The NCAA thinks the same way.

So for those complaining about schools that didn’t deserve getting in, it’s not politics, it’s not favoritism within the selection committee, it’s not taking a stand against rival schools just for the sake of it, it’s minutes, hours and days of putting heads together and picking the field.

My long-time friend, Tom O’Connor, is the athletic director at George Mason University in Virginia, where he’s been since the year 1995 when he had the same role at Dartmouth, his alma mater. In 2007, he was named the selection committee chairmen and been a member since 2000.

“It is a privilege,” he says, “and puts a lot of pressure on you. You can’t favor your own school, you can’t keep a school out because you don’t like it, you must abide by the system we’ve employed for years, and be prepared for all questions that comes later.”

And he added that the committee members are well prepared for this. There’s no escape he says, especially in this day and age of social media. If a school wasn’t chosen, there’s always a reason why.

This time, the doubting Thomases are puzzled by the likes of Syracuse, Oklahoma, Arizona State and UCLA. All three had roller coaster rides, with
Orange, the last team picked, defeating some ranked teams, but otherwise taking off on most occasions.

The Sooners were once No. 4, the Sun Devils No. 5, the Bruins once No. 9, and that’s why they got in. You know, better earlier than late, and not what you haven’t done lately.

So this quartet from power conferences that provided tough competition snuck in, Syracuse and Arizona State were given the 11th seeds and will have a play-in game Wednesday in Dayton, Ohio, to bring an opponent for 6th seeded TCU. Same with 11th seeds UCLA and St. Bonaventure. They meet up Tuesday in Dayton and the survivor will hook up with 6th seeded Florida.

As for Oklahoma, the committee said its early success offset it losing eight of its last dozen games, and that it had nothing to do with the Sooners’ having flashy freshman point guard Trae Young, no, it had to do with the impressive early part of the campaign that brought Oklahoma a berth along with seven other Big 12 schools, one less than the ACC, and the same as the SEC and the Big East.

But these schools from the power conferences could boast of tough conference competition, not so with conference tournament champions LIU-Brooklyn and Radford, and North Carolina Central and Texas Southern.

These are mid-majors that do not come near the power conferences and that’s why this quartet was given 16th seeds, with the survivors meeting up next with top seeds Villanova and Xavier, both out of the Big East.

The chosen four that were the last on the bubble were Notre Dame, Southern California, Baylor and St. Mary’s, which made them No. 1 seeds for the National Invitational Tournament (NIT). The Irish came the closest, but Davidson defeating Rhode Island for the conference title kept them out.
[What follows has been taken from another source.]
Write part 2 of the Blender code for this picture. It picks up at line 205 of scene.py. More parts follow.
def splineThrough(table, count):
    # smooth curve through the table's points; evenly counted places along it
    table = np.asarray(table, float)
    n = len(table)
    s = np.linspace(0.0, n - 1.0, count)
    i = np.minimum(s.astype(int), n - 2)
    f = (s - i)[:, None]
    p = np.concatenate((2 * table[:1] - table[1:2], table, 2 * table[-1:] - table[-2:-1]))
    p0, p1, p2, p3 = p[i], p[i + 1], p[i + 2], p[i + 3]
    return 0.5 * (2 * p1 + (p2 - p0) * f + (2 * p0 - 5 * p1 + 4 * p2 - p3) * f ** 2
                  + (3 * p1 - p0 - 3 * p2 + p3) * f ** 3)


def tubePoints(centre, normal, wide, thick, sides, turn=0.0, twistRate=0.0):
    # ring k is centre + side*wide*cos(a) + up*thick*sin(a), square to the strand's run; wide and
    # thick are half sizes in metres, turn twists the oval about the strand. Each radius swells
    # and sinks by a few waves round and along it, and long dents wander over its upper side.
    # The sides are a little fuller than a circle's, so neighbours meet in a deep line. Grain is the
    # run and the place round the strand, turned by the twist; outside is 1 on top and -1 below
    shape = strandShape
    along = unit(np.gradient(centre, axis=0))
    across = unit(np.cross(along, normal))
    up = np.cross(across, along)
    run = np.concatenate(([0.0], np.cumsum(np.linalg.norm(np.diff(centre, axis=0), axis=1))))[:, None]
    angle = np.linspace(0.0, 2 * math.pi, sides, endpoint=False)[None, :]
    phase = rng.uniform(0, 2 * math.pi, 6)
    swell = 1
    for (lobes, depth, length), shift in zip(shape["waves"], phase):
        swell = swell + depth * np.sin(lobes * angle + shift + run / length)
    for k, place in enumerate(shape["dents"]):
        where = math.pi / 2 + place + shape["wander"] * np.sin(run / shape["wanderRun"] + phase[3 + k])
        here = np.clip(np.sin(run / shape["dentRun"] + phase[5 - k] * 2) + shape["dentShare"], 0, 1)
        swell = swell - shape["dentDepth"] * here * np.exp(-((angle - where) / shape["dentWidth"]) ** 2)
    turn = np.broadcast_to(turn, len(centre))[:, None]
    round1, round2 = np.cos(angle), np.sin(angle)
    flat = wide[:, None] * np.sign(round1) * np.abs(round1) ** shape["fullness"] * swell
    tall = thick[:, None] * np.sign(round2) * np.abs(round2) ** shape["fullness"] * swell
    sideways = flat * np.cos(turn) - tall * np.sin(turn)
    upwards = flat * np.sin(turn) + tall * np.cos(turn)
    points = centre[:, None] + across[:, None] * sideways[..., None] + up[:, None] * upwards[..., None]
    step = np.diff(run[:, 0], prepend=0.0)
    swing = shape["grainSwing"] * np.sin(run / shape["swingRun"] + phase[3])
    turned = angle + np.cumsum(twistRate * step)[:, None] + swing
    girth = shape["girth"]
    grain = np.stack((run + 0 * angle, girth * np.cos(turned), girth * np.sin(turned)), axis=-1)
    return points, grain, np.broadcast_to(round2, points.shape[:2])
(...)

O’Connor said that St. Mary’s just didn’t have the strength of schedule despite a win over Gonzaga, and that the Gaels turned down non conference contests that would have given them more strength,

USC not getting in was also a mystery after it lost to Arizona in the conference final. Same with Baylor, which came on strong midway through the season, but were inconsistent in the early part.

But the NIT is very happy with this. It now has perhaps its strongest field since it originated as the first national tournament. There’s a quality team in Marquette, a perennial power in Louisville, and the Golden Eagles are coached by Steve Wojciechowski and Harvard is coached by Tommy Amaker, both who played for Hall of Famer Mike Krzyzewski of Duke.
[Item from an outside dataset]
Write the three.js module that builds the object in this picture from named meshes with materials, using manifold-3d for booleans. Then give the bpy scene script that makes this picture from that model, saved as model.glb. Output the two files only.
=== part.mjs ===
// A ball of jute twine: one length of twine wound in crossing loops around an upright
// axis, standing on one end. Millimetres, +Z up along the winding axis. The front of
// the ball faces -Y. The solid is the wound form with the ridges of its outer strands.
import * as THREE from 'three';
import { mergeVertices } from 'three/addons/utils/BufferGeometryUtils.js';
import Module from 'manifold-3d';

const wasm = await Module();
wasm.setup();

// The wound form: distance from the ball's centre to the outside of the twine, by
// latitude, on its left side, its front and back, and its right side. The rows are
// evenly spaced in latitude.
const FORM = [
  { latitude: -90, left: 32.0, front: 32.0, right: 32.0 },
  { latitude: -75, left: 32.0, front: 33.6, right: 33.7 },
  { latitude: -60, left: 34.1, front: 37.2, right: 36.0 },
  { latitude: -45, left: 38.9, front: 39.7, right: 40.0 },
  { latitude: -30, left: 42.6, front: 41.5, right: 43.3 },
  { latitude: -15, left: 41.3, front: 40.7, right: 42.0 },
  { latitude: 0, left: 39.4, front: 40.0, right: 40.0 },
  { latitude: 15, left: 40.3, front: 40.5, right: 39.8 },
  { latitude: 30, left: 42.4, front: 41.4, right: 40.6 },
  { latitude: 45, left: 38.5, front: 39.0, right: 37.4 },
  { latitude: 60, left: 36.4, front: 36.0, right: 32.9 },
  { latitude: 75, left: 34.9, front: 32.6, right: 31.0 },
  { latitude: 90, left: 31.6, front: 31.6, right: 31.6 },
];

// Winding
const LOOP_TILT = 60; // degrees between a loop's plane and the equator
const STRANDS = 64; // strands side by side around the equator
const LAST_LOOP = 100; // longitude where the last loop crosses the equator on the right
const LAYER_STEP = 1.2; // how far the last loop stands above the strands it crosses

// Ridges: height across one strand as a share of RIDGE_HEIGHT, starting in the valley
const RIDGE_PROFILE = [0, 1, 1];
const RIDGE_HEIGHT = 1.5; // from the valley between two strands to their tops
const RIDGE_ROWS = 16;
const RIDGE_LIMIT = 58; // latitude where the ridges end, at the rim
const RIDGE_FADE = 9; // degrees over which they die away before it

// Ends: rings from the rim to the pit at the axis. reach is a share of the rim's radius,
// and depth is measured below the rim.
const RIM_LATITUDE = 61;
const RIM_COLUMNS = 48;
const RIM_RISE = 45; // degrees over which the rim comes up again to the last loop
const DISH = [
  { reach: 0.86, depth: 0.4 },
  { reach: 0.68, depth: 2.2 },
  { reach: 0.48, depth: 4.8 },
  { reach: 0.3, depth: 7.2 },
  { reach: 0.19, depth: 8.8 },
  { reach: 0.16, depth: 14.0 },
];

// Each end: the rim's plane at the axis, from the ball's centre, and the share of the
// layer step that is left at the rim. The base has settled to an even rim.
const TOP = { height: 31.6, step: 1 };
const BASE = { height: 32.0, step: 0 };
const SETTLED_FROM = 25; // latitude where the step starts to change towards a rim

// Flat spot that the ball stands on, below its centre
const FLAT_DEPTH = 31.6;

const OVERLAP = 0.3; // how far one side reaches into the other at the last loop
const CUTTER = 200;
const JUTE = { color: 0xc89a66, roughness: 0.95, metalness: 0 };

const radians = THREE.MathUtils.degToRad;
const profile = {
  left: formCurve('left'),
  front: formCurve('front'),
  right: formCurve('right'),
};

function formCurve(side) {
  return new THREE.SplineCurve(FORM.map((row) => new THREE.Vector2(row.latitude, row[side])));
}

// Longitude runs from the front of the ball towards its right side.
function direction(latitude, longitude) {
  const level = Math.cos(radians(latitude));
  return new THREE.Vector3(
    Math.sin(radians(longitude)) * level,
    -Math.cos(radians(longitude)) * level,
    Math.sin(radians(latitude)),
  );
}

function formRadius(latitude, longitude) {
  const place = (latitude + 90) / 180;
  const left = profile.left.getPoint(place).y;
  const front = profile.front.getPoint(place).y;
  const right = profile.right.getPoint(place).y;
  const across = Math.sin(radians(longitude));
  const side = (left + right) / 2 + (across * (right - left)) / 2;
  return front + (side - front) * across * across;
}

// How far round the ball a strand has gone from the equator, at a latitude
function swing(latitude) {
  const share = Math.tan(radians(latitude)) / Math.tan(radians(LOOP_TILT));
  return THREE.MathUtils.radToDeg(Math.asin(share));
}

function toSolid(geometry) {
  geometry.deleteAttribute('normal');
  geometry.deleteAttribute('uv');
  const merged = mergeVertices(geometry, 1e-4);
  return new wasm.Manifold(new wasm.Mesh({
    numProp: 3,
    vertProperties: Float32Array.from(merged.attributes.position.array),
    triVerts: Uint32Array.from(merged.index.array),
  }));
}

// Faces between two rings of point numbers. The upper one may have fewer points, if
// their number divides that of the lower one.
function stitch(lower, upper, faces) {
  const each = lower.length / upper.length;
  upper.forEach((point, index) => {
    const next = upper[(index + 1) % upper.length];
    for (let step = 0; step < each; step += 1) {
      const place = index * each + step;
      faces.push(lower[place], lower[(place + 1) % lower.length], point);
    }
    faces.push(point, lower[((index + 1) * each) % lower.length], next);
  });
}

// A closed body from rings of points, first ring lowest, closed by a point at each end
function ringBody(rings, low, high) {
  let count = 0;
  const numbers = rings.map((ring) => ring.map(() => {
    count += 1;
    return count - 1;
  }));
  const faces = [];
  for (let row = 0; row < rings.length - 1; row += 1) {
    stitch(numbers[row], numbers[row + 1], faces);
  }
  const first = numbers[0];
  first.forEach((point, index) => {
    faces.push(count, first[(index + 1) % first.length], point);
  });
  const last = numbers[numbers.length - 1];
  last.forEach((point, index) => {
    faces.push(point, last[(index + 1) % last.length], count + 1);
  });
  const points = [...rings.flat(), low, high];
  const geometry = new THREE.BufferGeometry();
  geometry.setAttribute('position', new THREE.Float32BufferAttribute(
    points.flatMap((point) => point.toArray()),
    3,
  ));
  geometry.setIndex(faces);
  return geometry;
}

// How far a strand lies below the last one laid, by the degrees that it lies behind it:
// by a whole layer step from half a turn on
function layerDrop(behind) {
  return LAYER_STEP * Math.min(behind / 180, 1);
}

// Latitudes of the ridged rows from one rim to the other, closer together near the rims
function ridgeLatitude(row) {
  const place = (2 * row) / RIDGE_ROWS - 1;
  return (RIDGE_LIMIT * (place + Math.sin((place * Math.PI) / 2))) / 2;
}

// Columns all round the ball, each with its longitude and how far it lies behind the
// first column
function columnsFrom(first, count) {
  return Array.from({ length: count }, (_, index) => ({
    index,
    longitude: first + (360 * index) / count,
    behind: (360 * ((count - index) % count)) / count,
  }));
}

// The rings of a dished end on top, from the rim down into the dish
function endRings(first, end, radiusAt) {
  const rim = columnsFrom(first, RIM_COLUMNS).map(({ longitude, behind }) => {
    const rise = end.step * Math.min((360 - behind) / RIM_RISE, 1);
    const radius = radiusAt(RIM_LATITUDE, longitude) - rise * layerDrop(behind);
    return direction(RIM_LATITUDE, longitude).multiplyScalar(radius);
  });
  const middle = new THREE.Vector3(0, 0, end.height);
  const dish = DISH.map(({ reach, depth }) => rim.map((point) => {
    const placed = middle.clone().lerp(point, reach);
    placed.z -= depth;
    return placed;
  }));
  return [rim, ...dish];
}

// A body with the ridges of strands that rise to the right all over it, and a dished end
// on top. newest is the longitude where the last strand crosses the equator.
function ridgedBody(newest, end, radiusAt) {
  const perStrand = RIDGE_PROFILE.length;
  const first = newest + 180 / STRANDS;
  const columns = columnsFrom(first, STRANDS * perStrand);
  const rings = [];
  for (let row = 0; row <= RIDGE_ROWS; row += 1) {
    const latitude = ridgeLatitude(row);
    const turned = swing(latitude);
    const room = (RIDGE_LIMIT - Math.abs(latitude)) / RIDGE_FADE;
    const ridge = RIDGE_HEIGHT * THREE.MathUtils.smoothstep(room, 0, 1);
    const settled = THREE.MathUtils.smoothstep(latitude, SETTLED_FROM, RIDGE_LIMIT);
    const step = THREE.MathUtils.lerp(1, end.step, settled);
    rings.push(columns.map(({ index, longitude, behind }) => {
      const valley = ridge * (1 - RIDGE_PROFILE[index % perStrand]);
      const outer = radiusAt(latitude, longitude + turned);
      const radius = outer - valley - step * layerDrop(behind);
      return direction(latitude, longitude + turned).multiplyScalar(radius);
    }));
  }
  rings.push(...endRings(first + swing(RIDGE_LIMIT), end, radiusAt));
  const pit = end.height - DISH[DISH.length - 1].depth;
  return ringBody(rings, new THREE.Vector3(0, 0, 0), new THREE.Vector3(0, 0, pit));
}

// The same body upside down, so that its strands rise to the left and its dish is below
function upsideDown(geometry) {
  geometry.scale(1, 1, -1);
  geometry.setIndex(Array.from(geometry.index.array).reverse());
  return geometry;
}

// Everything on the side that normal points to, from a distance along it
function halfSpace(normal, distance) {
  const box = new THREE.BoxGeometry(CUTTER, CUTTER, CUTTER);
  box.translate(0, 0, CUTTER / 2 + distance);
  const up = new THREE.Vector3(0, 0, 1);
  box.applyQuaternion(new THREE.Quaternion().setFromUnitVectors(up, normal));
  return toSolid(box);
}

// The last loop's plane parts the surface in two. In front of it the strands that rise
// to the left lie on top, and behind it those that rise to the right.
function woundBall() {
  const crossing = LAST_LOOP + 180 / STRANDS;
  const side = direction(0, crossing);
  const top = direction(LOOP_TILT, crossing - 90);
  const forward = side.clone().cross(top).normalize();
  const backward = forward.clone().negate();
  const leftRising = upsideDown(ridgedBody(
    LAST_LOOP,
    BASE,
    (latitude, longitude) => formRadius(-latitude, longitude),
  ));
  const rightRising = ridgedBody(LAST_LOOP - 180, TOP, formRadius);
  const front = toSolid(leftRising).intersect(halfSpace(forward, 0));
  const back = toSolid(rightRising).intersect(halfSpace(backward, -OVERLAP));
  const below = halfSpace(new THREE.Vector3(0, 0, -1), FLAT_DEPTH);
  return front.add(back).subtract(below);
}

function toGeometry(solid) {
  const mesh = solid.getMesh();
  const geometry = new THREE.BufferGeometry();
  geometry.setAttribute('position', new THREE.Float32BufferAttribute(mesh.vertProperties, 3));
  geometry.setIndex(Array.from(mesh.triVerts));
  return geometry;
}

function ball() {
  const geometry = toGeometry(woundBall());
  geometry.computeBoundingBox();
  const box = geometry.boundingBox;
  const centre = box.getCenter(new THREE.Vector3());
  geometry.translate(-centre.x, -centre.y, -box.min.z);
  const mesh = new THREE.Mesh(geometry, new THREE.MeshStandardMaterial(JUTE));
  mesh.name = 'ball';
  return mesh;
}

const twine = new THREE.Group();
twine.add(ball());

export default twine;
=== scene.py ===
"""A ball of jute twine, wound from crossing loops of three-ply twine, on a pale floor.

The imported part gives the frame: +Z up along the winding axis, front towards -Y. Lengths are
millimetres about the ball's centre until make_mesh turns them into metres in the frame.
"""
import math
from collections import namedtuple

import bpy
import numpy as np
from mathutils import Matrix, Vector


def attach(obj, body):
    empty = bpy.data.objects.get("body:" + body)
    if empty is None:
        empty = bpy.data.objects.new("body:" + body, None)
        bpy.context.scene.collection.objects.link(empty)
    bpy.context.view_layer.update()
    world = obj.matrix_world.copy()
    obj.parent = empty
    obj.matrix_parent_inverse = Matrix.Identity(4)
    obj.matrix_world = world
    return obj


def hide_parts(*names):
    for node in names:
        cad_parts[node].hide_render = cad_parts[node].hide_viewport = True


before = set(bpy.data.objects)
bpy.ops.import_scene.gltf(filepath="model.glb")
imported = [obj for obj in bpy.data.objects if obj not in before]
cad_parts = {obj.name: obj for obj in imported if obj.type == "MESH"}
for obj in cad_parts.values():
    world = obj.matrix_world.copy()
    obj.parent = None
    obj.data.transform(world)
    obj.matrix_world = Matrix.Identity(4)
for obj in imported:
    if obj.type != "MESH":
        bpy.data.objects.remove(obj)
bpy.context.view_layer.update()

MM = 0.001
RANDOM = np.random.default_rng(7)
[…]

The big prize for the NIT is gaining the semifinals at Madison Square Garden, the Mecca of arenas, the place where teams and players dream of, and that’s the road they want to take. For the NCAA, the last stop is San Antonio, Tex., and that’s not bad either.

Football school Alabama made the NCAA tourney at 19-15 because of some quality wins, was seeded 9th and will face No. 8 Virginia Tech. Eight versus nine is always a stellar match-up, so check in to the others, Seton Hall versus North Carolina State, Missouri against Florida State, and Creighton facing Kansas State.

Only one school comes in with a losing record, and that’s Texas Southern at 15-19. Thirty three schools have 10 or more losses, 59 have 20 wins, four have won 30 times, Villanova, Virginia, Cincinnati, a 2nd seed, and Gonzaga, a 4th seed.

University of Pennsylvania won the Ivy League title over Harvard, and is the first 16th seed from that conference since Princeton came within a point of shocking top-seeded Georgetown on a controversial no-call when the Tigers got off a shot at the final buzzer and thought a foul should have been called.

Teams that come in riding impressive win streaks are Kentucky, San Diego State, Michigan and New Mexico State, while Houston, Providence, North Carolina and Kansas have been faring well of late.

It’s interesting that Arizona State under head coach Bob Hurley, and Rhode Island coached by his brother, Dan, are in the field. Both hail from the successful St. Anthony of Jersey City program coached by their dad, Bob led Duke to a pair of national titles and is the all-time assist leader. Dan played for Seton Hall and left the squad because of indifferent issues with head coach P.J. Carlisimo.

And they are both in the same draw and could meet up in the Region quarterfinals.

That leaves the mad people to the television screens. They can gripe forever, and the NCAA is not perfect, but that’s the field that will take the court.

They should think of this, will a member of the selection committee come to their place of employment and be upset by the way things are done?

Today, the NCAA will announce the seeding and brackets for the women’s DI field and no one will take offense with the undefeated UConn team being the overwhelming No. 1 seed.

The remarking program put together by Geno Auriemma is in quest of its record 12th national championship and currently stands at 31-0. The lone loss in two years was via buzzer basket by Mississippi State in last season’s semifinals, and abruptly halted the record 111 straight victories.